You can clearly see the beech’s face here–not to far up the tree. Beech trees are one of the best trees to start this practice with.

An oak and a beech--notice the many "faces" here!

An oak and a beech–notice the many “faces” here!  the oak, too, had a single face, high up, but it was harder to see.

This beech has a heart--another kind of message in the bark.

This beech has a heart in its bark–another kind of message in the bark.

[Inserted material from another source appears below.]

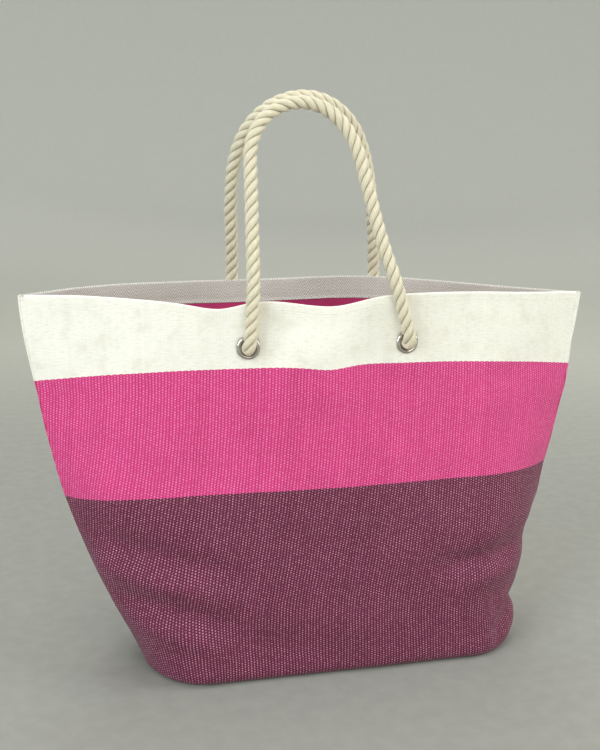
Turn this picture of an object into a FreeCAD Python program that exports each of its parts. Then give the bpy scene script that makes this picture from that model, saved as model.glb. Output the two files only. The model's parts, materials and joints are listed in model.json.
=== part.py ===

To find the face of the tree, sometimes you must sit across from the tree, and observe the tree. Observe it from different angles, observe it in different light. When the tree is ready, the face will be revealed to you.

 

There are trees that guard themselves closely, or don’t usually have faces that are accessible  There are also trees that are well known within the esoteric and nature-spirituality communities as having energy that is not compatible with humans–yew and elm being two such trees.  I’ve found that hawthorns, also, take a bit of work–the hawthorn guards herself well and does not like being touched by most beings–but she will reveal a face after meditation and study.  Again, the face of the tree can give you insight into the nature of the individual and the kind of work you can do (more on this in an upcoming post).

 

Like our faces, which bear the brunt of our lifetimes—scars, lines, weathering and age—so, too, do trees exhibit such patterns on their faces. Faces may also be created due to cutting or other kinds of force–these faces often reflect the tree’s pain and can be used for land healing work.

 

Looking up in a grove of hemlocks

Looking up in a grove of hemlocks

Once, when I was visiting a six-acre old growth hemlock grove in South Western PA, in the Laurel Ridge State Park, I was shown the face of a tree. The old hemlock, over 5 feet across, bid me to come closer. He had a burl, and it had grown to have a lot of loose and dead bark on it and it was ready to fall off. He asked me to pull away a small part of the bark that was hanging and ready to fall—I did with very little effort, and when I stepped back, there was his face, clear as day in his wizened old trunk. There was the face of a wizard tree, an old man, looking back at me.  I’ve since returned to visit this tree several times–the last time I was to visit, the tree gave me instructions which lead to me finding a much-needed gift for a friend.  In this case, revealing the face of the tree lead me to a deeper relationship with the tree.

 

In a second story, I met an ancient maple while living in Michigan.  The ancient maple, bearing the scars of time, had many faces upon her weathered bark. I found that in meditating upon those faces, stories of the tree would flow into me.  Different faces had different stories to tell.

 

I encourage you to use this technique to find the face of a tree, and use the face to help connect to it.  Spending time with trees is good for the soul.